# Water while in the crate



## marksteven (Aug 2, 2008)

What does everyone use for water while dog is in the crate? do you put a bowl in and hope its not knocked over or is there some sort of clip on bowl i can get


----------



## SunCzarina (Nov 24, 2000)

If you must give water in the crate (I never have), try a gerbil/ginea pig type water bottle you can clip on the side of the crate.


----------



## marksteven (Aug 2, 2008)

Actually thats the answer i wanted. i dont want to leave water in the crate but lately, my dog wont drink in the a.m. knowing that i'm going to work and there wont be a potty break for him for along period. so i would like to leave a small amount for him. guess i will look for one of those bottles. thanks


----------



## TerriB (Apr 3, 2007)

I bought a stainless steel 1 quart bucket from Dog.com. I use a carbineer hook to attach it to the crate. It also has a hook but the carbineer secures it. Ruger loves his water and we leave him 4-5 hours daily so he needs it (or it makes me feel better). I clip it high enough so he has to stand to drink but it does not obstruct his floor space. I hope this helps!


----------



## rokanhaus (Mar 20, 2006)

I also use the water buckets like Terri describes. I clip it to the crate door with a clip. 

Forget a bowl, they would spill it, flip it, swim in it, as soon as I put it down.


----------



## ebrannan (Aug 14, 2006)

I have a large crate for Jetta.
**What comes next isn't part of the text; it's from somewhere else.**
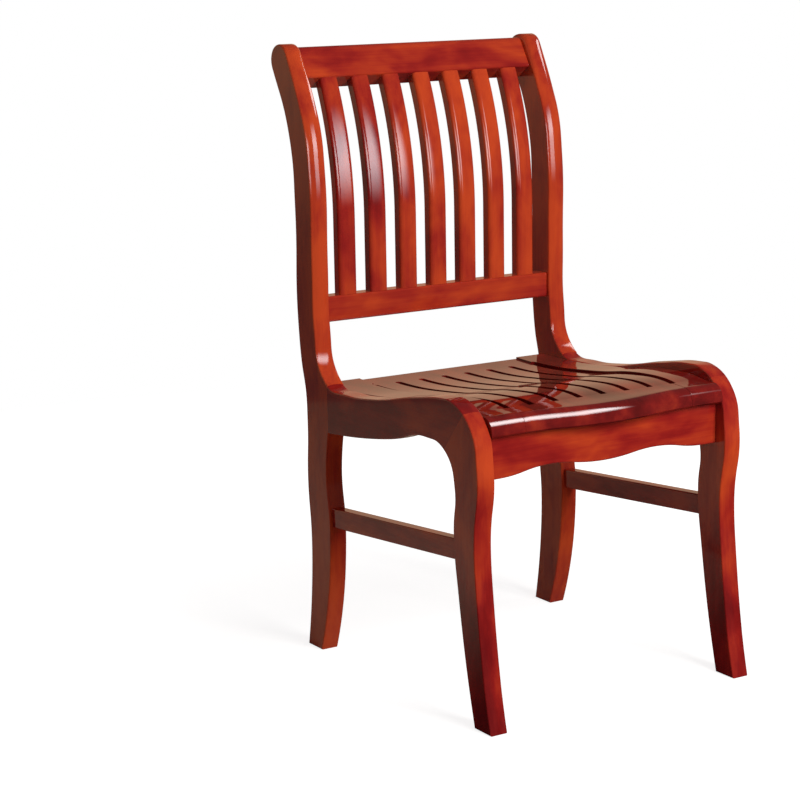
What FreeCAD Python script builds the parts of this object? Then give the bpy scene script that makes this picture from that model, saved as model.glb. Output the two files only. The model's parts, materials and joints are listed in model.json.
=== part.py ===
"""Wooden office chair: two shaped side frames, a slatted leaning back and a slotted saddle seat.

Lengths are millimetres. +Z is up, the chair faces -Y, and the origin is under the middle of its box.
Names with left and right are as a sitter has them: left is +X.
"""

import FreeCAD, Part
import math
import os
from FreeCAD import Vector

# Overall sizes
overall_width = 450.0
overall_height = 900.0
overall_depth = 565.0

# Side frames, shaped from flat board
board_thickness = 28.0
frame_edge_chamfer = 2.0
scroll_radius = 24.0
scroll_lean = 28.0

# Back: rails between the posts, slats between the rails
crest_lean = 32.0
crest_drop = 10.0
crest_depth = 54.0
crest_thickness = 36.0
crest_shift = 3.0
crest_top_radius = 10.0
crest_edge_chamfer = 2.0
lumbar_gap = 93.5
lower_rail_recess = 5.0
lower_rail_depth = 38.0
lower_rail_thickness = 28.0
lower_rail_edge_chamfer = 2.0
slat_count = 7
slat_width = 29.5
slat_thickness = 19.0
slat_recess = 1.5
slat_straight = 112.0
slat_edge_chamfer = 2.5

# Seat: a slotted middle panel with a strip at each side, all shaped to one saddle curve
strip_width = 55.0
slot_count = 8
slot_width = 10.0
slot_margin = 7.0
panel_overhang = 15.0
panel_bow = 15.0
strip_overhang = 15.0
seat_rear_overhang = 12.0
nose_radius = 20.0
seat_under_chamfer = 2.5
seam_gap = 0.3
strip_side_gap = 0.3

# Seat frame and stretchers
apron_recess = 21.0
apron_thickness = 22.0
apron_depth = 61.0
scallop_rise = 8.5
apron_edge_chamfer = 1.5
rear_rail_thickness = 22.0
rear_rail_depth = 40.0
stretcher_thickness = 18.0
stretcher_depth = 29.5
stretcher_front_height = 241.5
stretcher_rear_height = 212.5
stretcher_edge_chamfer = 1.5

# Joints
tenon_length = 18.0
tenon_shoulder = 4.0
slat_tenon_length = 12.0
joint_clearance = 0.15
spline_length = 20.0
spline_thickness = 9.0
spline_margin = 14.0
spline_gap = 7.0

# Corner blocks under the seat, and screws up into it
block_leg = 45.0
block_height = 26.0
block_screw_inset = 15.0
screw_shank_diameter = 4.5
screw_head_width = 8.0
screw_head_height = 3.0
screw_bite = 14.0

# How far cutters run past what they cut, when an arc counts as a straight line,
# how near to a plane an edge lies to be picked with it, and the steps of a search
overrun = 40.0
flat_arc_limit = 0.002
pick_limit = 0.3
search_steps = 30

# Outlines, as shares of the overall depth from the front and of the overall height
post_rear_shares = [
    (0.883, 0.000), (0.860, 0.094), (0.852, 0.190), (0.864, 0.290), (0.858, 0.385),
    (0.862, 0.437), (0.882, 0.490), (0.894, 0.555), (0.894, 0.740), (0.903, 0.822), (0.930, 0.883),
]
post_front_shares = [
    (0.867, 0.920), (0.832, 0.867), (0.814, 0.790), (0.812, 0.650), (0.809, 0.550),
    (0.787, 0.484), (0.752, 0.4615), (0.639, 0.4540),
]
knee_shares = [
    (0.522, 0.4610), (0.330, 0.4848), (0.214, 0.4960), (0.160, 0.4965), (0.106, 0.4840),
    (0.063, 0.4540), (0.046, 0.4030), (0.061, 0.2800), (0.046, 0.1750), (0.000, 0.0000),
]
leg_rear_shares = [
    (0.071, 0.000), (0.131, 0.177), (0.155, 0.300), (0.148, 0.362), (0.168, 0.403),
    (0.212, 0.4245), (0.278, 0.4285), (0.440, 0.4055), (0.749, 0.3800),
]
rear_leg_front_shares = [(0.749, 0.3800), (0.763, 0.325), (0.750, 0.210), (0.770, 0.090), (0.812, 0.000)]

# The two joints in each side frame, from top to underside
upright_joint_shares = [(0.749, 0.4613), (0.749, 0.3800)]
mitre_joint_shares = [(0.104, 0.4845), (0.194, 0.4170)]

# Seat tops from rear to nose, and the underside where it thins from front to rear
panel_top_shares = [
    (0.840, 0.4500), (0.680, 0.4493), (0.480, 0.4600), (0.290, 0.4766), (0.200, 0.4802), (0.094, 0.4760),
]
strip_top_shares = [
    (0.840, 0.4528), (0.680, 0.4523), (0.480, 0.4632), (0.290, 0.4792), (0.200, 0.4814), (0.094, 0.4762),
]
seat_under_shares = [(0.280, 0.4467), (0.480, 0.4360), (0.640, 0.4272)]

# Panel front, seen from above: forward bulge at shares of the half panel width
bow_shares = [(1.00, 0.00), (0.00, 1.00)]

# Apron lower edge: rise at shares of the half length between the legs
scallop_shares = [(1.00, 0.00), (0.82, 0.06), (0.53, 1.00), (0.00, 0.20)]

# Half sizes that much hangs on
half_width = overall_width / 2
inner_face = half_width - board_thickness
board_middle = half_width - board_thickness / 2
front = -overall_depth / 2
back = overall_depth / 2


def place(shares):
    """Points in the side plane for shares of the overall depth and height."""
    return [Vector(0, front + d * overall_depth, h * overall_height) for d, h in shares]


def unit(vector):
    return vector / vector.Length


def tangents_through(points, first=None, last=None):
    """The way a smooth outline runs at each of its points."""
    ways = []
    for before, here, after in zip(points, points[1:], points[2:]):
        a, b = here - before, after - here
        ways.append(unit(a / a.dot(a) + b / b.dot(b)))
    chord = unit(points[1] - points[0])
    start = first or chord * (2 * chord.dot(ways[0])) - ways[0]
    chord = unit(points[-1] - points[-2])
    end = last or chord * (2 * chord.dot(ways[-1])) - ways[-1]
    return [start] + ways + [end]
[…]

She has had to go back to sleeping in the crate at night, but HAS to have water for her kidney failure. I use a big heavy ceramic bowl and put it in the corner. Works perfect!


----------



## Northern GSDs (Oct 30, 2008)

I too use a similar set up as Terri for the crates in the vehicle (my dogs aren't crated indoors anymore when we've not home) and they work great.


----------



## MelissaHoyer (Sep 8, 2006)

I have one of these for my Cairn Terrier...

http://www.midwesthomes4pets.com/category/default.aspx?maincatid=65&subcat=12&submenu=0&catid=64


----------



## Chicagocanine (Aug 7, 2008)

I use a clip-on bowl... I was using one that has a holder which attaches to the crate door and then the bowl comes off the holder to fill it, (like the one the person above me posted) but my newest foster dog learned how to knock the bowl off the holder and spill it all over the crate floor...so I ended up buying a 'locking crate bowl' instead which attaches a little more firmly.


----------



## Puddincat (Dec 14, 2008)

If you want to put water in the crate, a bottle is the best way to go.


----------



## EJQ (May 13, 2003)

We very seldom put water in the crates. When we do we use a flat sided stainless steel pail with a clip that hangs from one of the bars. However, to be truthful, I like the bottles much better.


----------



## marksteven (Aug 2, 2008)

Thanks for all the tips. looks like i have to go with a stainless clip on bowl. last nite i drilled two holes in a hard plastic bowl and wire tied it on the side of the crate. while i was at work Boy Genius decided it was better than the chew toys in his crate and started to destroy it.


----------



## DianaM (Jan 5, 2006)

I've used a Lixit dog waterer (looks like a huge hamster water bottle) but I still don't have water available in the crate. Renji, though grown, has the same problem of not drinking in the morning. So, being the spoiler-rottener that I am, I give him a little bit of water and something flavorful in his food bowl every morning which he sucks down. Sometimes a bit of yogurt, sometimes a bit of liquid from a can of fish, etc. It works perfectly and I can give just enough to hydrate without letting him drink to his bladder's discontent.







He's now free in the house but this system worked very well when he was crated for a few hours of the day.


----------



## Liesje (Mar 4, 2007)

I don't give water in crates but I did in Nikon's ex-pen. He would whine more for water than food or getting out. What I did was use my 2 cup measuring cup that has a handle, hook it over the wire of the ex-pen and cable-tie it in place.


----------



## marksteven (Aug 2, 2008)

Thats an excellent idea. i've got to try that tomorrow


----------



## TerriB (Apr 3, 2007)

That does look like a great idea!
Make sure it is not a plastic cup that your pup will chew. My dog is so spoiled that he will not drink out of his stainless pail if I don't keep it real clean. So make sure you fasten it with something that is easy to remove for cleaning.
Good luck!


----------



## sprzybyl (May 15, 2008)

Have you tried a small bowl in the crate? Riley has a regular plastic dog bowl in her crate and she's never knocked it over. Maybe we've gotten lucky =D ::knocks on wood::


----------